REQUIREMENTS:
Would you return the complete listing below word for word?

DATASET CONTENT:
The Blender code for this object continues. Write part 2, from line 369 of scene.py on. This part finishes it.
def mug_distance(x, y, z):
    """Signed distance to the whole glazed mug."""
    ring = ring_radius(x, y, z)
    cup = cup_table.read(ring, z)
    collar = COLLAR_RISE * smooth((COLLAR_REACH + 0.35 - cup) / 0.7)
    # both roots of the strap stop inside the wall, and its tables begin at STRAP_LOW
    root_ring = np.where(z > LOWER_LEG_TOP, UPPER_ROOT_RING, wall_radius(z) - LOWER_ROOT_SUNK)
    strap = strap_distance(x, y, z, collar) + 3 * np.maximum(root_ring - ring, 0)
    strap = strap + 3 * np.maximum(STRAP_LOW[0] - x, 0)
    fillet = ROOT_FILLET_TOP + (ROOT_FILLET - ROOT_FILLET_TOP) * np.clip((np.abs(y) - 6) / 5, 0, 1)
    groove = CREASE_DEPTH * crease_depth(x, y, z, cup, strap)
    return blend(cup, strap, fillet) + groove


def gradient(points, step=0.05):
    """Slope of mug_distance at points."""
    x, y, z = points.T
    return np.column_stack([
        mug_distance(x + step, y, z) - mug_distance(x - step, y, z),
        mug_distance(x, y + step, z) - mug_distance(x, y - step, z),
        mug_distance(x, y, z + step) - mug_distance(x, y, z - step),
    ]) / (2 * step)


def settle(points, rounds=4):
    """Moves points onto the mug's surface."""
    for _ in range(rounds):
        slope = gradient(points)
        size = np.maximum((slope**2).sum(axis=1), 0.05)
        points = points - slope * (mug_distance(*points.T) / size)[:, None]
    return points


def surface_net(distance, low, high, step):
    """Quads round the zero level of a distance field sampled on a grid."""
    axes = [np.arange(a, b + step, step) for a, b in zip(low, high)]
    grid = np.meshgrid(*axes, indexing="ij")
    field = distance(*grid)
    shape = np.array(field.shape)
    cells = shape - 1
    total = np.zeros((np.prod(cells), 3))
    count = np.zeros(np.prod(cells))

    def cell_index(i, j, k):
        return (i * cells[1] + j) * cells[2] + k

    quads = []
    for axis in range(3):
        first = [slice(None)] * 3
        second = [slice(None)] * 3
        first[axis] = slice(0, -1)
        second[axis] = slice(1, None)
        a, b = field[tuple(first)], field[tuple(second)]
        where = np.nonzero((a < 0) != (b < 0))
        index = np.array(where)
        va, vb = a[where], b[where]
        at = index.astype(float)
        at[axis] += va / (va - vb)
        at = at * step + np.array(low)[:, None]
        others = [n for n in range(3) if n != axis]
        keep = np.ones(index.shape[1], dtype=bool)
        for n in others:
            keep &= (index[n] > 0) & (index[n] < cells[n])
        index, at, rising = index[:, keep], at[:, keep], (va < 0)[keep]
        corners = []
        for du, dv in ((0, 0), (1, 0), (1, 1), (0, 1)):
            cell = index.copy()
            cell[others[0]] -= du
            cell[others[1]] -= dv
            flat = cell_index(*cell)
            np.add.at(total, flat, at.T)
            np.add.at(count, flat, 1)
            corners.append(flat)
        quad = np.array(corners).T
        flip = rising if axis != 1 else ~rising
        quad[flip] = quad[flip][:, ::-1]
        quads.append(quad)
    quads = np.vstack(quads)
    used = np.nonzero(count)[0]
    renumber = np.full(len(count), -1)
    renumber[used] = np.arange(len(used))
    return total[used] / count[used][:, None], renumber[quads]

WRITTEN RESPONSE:
The Blender code for this object continues. Write part 2, from line 369 of scene.py on. This part finishes it.
def mug_distance(x, y, z):
    """Signed distance to the whole glazed mug."""
    ring = ring_radius(x, y, z)
    cup = cup_table.read(ring, z)
    collar = COLLAR_RISE * smooth((COLLAR_REACH + 0.35 - cup) / 0.7)
    # both roots of the strap stop inside the wall, and its tables begin at STRAP_LOW
    root_ring = np.where(z > LOWER_LEG_TOP, UPPER_ROOT_RING, wall_radius(z) - LOWER_ROOT_SUNK)
    strap = strap_distance(x, y, z, collar) + 3 * np.maximum(root_ring - ring, 0)
    strap = strap + 3 * np.maximum(STRAP_LOW[0] - x, 0)
    fillet = ROOT_FILLET_TOP + (ROOT_FILLET - ROOT_FILLET_TOP) * np.clip((np.abs(y) - 6) / 5, 0, 1)
    groove = CREASE_DEPTH * crease_depth(x, y, z, cup, strap)
    return blend(cup, strap, fillet) + groove


def gradient(points, step=0.05):
    """Slope of mug_distance at points."""
    x, y, z = points.T
    return np.column_stack([
        mug_distance(x + step, y, z) - mug_distance(x - step, y, z),
        mug_distance(x, y + step, z) - mug_distance(x, y - step, z),
        mug_distance(x, y, z + step) - mug_distance(x, y, z - step),
    ]) / (2 * step)


def settle(points, rounds=4):
    """Moves points onto the mug's surface."""
    for _ in range(rounds):
        slope = gradient(points)
        size = np.maximum((slope**2).sum(axis=1), 0.05)
        points = points - slope * (mug_distance(*points.T) / size)[:, None]
    return points


def surface_net(distance, low, high, step):
    """Quads round the zero level of a distance field sampled on a grid."""
    axes = [np.arange(a, b + step, step) for a, b in zip(low, high)]
    grid = np.meshgrid(*axes, indexing="ij")
    field = distance(*grid)
    shape = np.array(field.shape)
    cells = shape - 1
    total = np.zeros((np.prod(cells), 3))
    count = np.zeros(np.prod(cells))

    def cell_index(i, j, k):
        return (i * cells[1] + j) * cells[2] + k

    quads = []
    for axis in range(3):
        first = [slice(None)] * 3
        second = [slice(None)] * 3
        first[axis] = slice(0, -1)
        second[axis] = slice(1, None)
        a, b = field[tuple(first)], field[tuple(second)]
        where = np.nonzero((a < 0) != (b < 0))
        index = np.array(where)
        va, vb = a[where], b[where]
        at = index.astype(float)
        at[axis] += va / (va - vb)
        at = at * step + np.array(low)[:, None]
        others = [n for n in range(3) if n != axis]
        keep = np.ones(index.shape[1], dtype=bool)
        for n in others:
            keep &= (index[n] > 0) & (index[n] < cells[n])
        index, at, rising = index[:, keep], at[:, keep], (va < 0)[keep]
        corners = []
        for du, dv in ((0, 0), (1, 0), (1, 1), (0, 1)):
            cell = index.copy()
            cell[others[0]] -= du
            cell[others[1]] -= dv
            flat = cell_index(*cell)
            np.add.at(total, flat, at.T)
            np.add.at(count, flat, 1)
            corners.append(flat)
        quad = np.array(corners).T
        flip = rising if axis != 1 else ~rising
        quad[flip] = quad[flip][:, ::-1]
        quads.append(quad)
    quads = np.vstack(quads)
    used = np.nonzero(count)[0]
    renumber = np.full(len(count), -1)
    renumber[used] = np.arange(len(used))
    return total[used] / count[used][:, None], renumber[quads]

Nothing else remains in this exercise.